Наверное, то, что они сделали, можно было назвать подлостью. Даже преступлением это можно было назвать без всякой натяжки. Но маленькая группа людей об этом не думала. Их больше заботило будущее всего человечества, чем двое искалеченных детей.
- Это должны быть первенцы, - настаивал генерал. – Это будет правильно с политической точки зрения.
- Какая политика? – пронзительно возмущался Рю, размахивая руками. – При чем тут какая-то политика? Нет никакой политики и не будет уже никогда! Сгинула она, понимаете?
- Это вы ничего не понимаете, умники ученые. Сидите тут за мной, как за каменной стеной, и ни черта не знаете, что происходит в мире! Короче, или будет так, как я сказал, или я сворачиваю эксперимент!
Генерала неожиданно поддержал профессор Свенсон, остальным было все равно, и судьба первенцев была решена.
Несчастным детям дали пустую вакцину. Женя Канн произвела забор крови у бесперспективного донора четырнадцати лет, отфильтровала плазму, а Родерик Канн ввел ее в пуповины первенцев. Это было безумно, невероятно тяжело – собственными руками отнять у ребенка верный шанс вырасти здоровым и счастливым. Генерал боялся срыва, боялся истерик… в основном, со стороны Родерика – Женя казалась ему более жесткой, более защищенной… но ничего такого не произошло. Супруги Канн справились блестяще.
Потому что у них была дочь. А дочери нужно было лекарство.
***
По миру поползли тяжелые гнетущие слухи.
… Вакцина не действует. Вакцина действует, но не на всех. Вакцина не действует, если матерям больше тридцати лет. Вакцина действует только на представителей определенной расы…
Большинство ученых сперва возмущались и с пеной у рта опровергали эти глупости, но довольно скоро возмущение пошло на убыль, а там и вовсе сошло на нет. Ученый мир запросил тайм-аут, а спустя несколько дней разродился сенсационным коммюнике.
Вакцина – есть. Она прекрасно себя зарекомендовала, у нее стопроцентная эффективность. За одним маленьким исключением – она не всегда срабатывает на первенцах.

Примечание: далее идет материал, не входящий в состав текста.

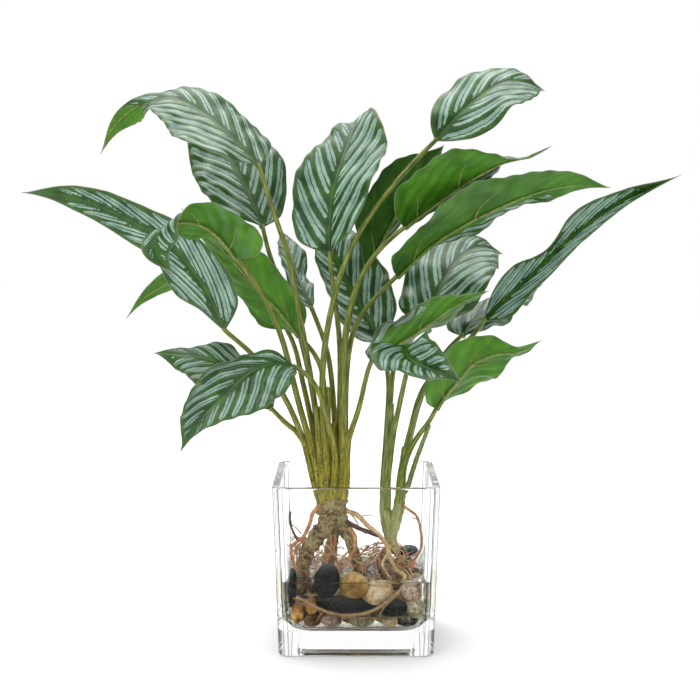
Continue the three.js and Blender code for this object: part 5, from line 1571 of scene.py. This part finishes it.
def studio():
    """A white room with two soft lamps."""
    world = bpy.data.worlds.new("studio")
    bpy.context.scene.world = world
    world.use_nodes = True
    tree = world.node_tree
    tree.nodes.clear()
    way = add(tree, "ShaderNodeTexCoord")
    split = add(tree, "ShaderNodeSeparateXYZ", {"Vector": way.outputs["Generated"]})
    x, y, z = split.outputs
    # The room is white, with greyer walls towards its four corners that draw the glass's edges
    both = add(tree, "ShaderNodeMath", {0: x, 1: y}, operation="MULTIPLY")
    corner = add(tree, "ShaderNodeMath", {0: both.outputs[0]}, operation="ABSOLUTE")
    share = add(tree, "ShaderNodeMapRange", {
        "Value": corner.outputs[0], "From Min": 0.16, "From Max": 0.45,
    }, interpolation_type="SMOOTHSTEP")
    walls = add(tree, "ShaderNodeMix", {
        0: share.outputs[0], 6: linear(0xffffff), 7: linear(0x626262),
    }, data_type="RGBA")
    ray = add(tree, "ShaderNodeLightPath")
    # In mirror images the room is dim at eye level, and bright above and behind the vase
    height = add(tree, "ShaderNodeMapRange", {
        "Value": z, "From Min": 0.1, "From Max": 0.8, "To Min": 0.15, "To Max": 1.1,
    })
    behind = add(tree, "ShaderNodeMapRange", {
        "Value": y, "From Min": 0.5, "From Max": 0.95, "To Max": 1.0,
    })
    mirror = add(tree, "ShaderNodeMath", {0: height.outputs[0], 1: behind.outputs[0]},
                 operation="MAXIMUM")
    through = add(tree, "ShaderNodeMath", {
        0: ray.outputs["Is Glossy Ray"], 1: ray.outputs["Is Transmission Ray"],
    }, operation="SUBTRACT", use_clamp=True)
    mirrored = add(tree, "ShaderNodeMix", {
        0: through.outputs[0], 6: walls.outputs[2], 7: mirror.outputs[0],
    }, data_type="RGBA")
    inside = add(tree, "ShaderNodeMath", {0: ray.outputs["Diffuse Depth"], 1: 1.0},
                 operation="MINIMUM", use_clamp=True)
    lit = add(tree, "ShaderNodeMix", {
        0: inside.outputs[0], 6: mirrored.outputs[2], 7: (*[VASE_LIGHT] * 3, 1.0),
    }, data_type="RGBA")
    fill = add(tree, "ShaderNodeMix", {
        0: ray.outputs["Is Diffuse Ray"], 6: lit.outputs[2], 7: (*[ROOM_LIGHT] * 3, 1.0),
    }, data_type="RGBA")
    plain = add(tree, "ShaderNodeMix", {
        0: ray.outputs["Is Camera Ray"], 6: fill.outputs[2], 7: (1.0, 1.0, 1.0, 1.0),
    }, data_type="RGBA")
    light = add(tree, "ShaderNodeBackground", {"Color": plain.outputs[2], "Strength": 1.0})
    add(tree, "ShaderNodeOutputWorld", {"Surface": light.outputs[0]})

    for name, place, aim, size, power in LAMPS:
        lamp = bpy.data.lights.new(name, "AREA")
        lamp.shape = "SQUARE"
        lamp.size = size
        lamp.energy = power
        thing = bpy.data.objects.new(name, lamp)
        thing.location = place
        thing.rotation_euler = (Vector(aim) - Vector(place)).to_track_quat("-Z", "Y").to_euler()
        bpy.context.scene.collection.objects.link(thing)


def camera():
    """A long lens level with the leaves, looking slightly down."""
    lens = bpy.data.cameras.new("view")
    lens.lens = VIEW["lens"]
    lens.sensor_width = VIEW["sensor"]
    thing = bpy.data.objects.new("view", lens)
    thing.location = VIEW["place"]
    thing.rotation_euler = (math.radians(90 - VIEW["down"]), 0, 0)
    bpy.context.scene.collection.objects.link(thing)
    bpy.context.scene.camera = thing


paper_floor()
studio()
camera()
bpy.context.scene.view_settings.view_transform = "Standard"
# A way through the vase crosses up to eight faces of glass and water, and stones mirror it on
bpy.context.scene.cycles.glossy_bounces = 16
bpy.context.scene.cycles.transmission_bounces = 24
bpy.context.scene.cycles.max_bounces = 32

- Мы пока не можем объяснить этот феномен, - на разных языках, в разных концах света звучали одни и те же слова. – Но это только вопрос времени. Мы обязательно решим и эту проблему. Вспомните, ведь еще совсем недавно у человечества не было никакой надежды, а теперь она появилась. Да, пока нам придется смириться с тем, что часть первенцев родится неизлечимо больными. Но зато все последующие дети будут абсолютно, стопроцентно здоровыми. И это не просто слова, это – факты. На сегодняшний день на Земле насчитывается не более пятидесяти здоровых детей… но это только начало!
И так далее, и тому подобное.
Генерал Коллинз оказался прав – политика никуда не делась, она по-прежнему владела умами людей. Борьба за ресурсы – это тоже политика. А ресурсы, они ведь для каждой эпохи разные.
***
А в это время в далеком заснеженном городе один врач глубоко задумался, глядя на экран энцефалографа.